Step-by-Step: Using Multi-Timeframe Candlestick Analysis

  1. Identify the Primary Trend (Higher Timeframe)
    Begin with the daily or weekly chart. Look for major candlestick patterns that indicate overall direction — such as hammer, engulfing, or doji.
    → This sets your trading bias: bullish or bearish.

  2. Zoom into the Setup (Medium Timeframe)
    Move to the 4-hour or 1-hour chart. Here, confirm that smaller candlestick structures support your main trend. For instance, multiple bullish candles aligning with a strong support zone add reliability.

  3. Perfect Your Entry & Exit (Lower Timeframe)
    On 15M or 5M charts, spot micro patterns for precise entries — like a bullish pin bar at support or a bearish engulfing at resistance.

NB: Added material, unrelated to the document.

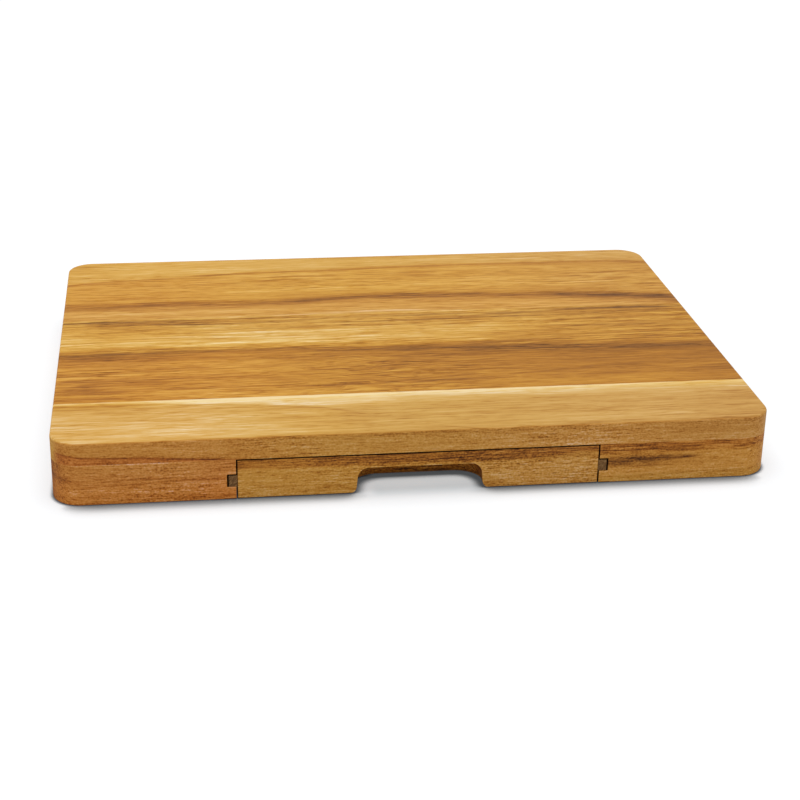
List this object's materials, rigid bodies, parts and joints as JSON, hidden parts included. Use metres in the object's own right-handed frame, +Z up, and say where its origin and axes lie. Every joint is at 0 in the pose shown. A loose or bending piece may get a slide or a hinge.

This minimizes risk and improves your risk-reward ratio.

  4. Use Price Action & Volume Confirmation
    Always pair candlestick patterns with price action and volume data to confirm breakout or reversal strength.

Combine Indicators with Candlestick Patterns

While candlestick patterns alone are powerful, combining them with RSI, MACD, or Moving Averages across multiple timeframes strengthens decision-making. For example, a bullish engulfing candle supported by RSI above 50 on the hourly chart within a daily uptrend signals a high-probability trade setup.

Multi-timeframe candlestick analysis bridges the gap between macro and micro perspectives in trading. Instead of relying on a single signal, it helps traders align trends, confirm momentum, and fine-tune entry and exit strategies with precision.

FAQ Section

Q1. What is multi-timeframe candlestick analysis?
Multi-timeframe candlestick analysis studies the same asset on different chart intervals to confirm trends and improve entry and exit timing.

Q2. How does a candlestick pattern help in trading?
A candlestick pattern reveals market sentiment, showing whether buyers or sellers dominate, which helps predict short-term price movements.

Q3. Which timeframe is best for candlestick analysis?
It depends on your trading style: use daily charts for swing trading, and 15M or 1H charts for intraday trading.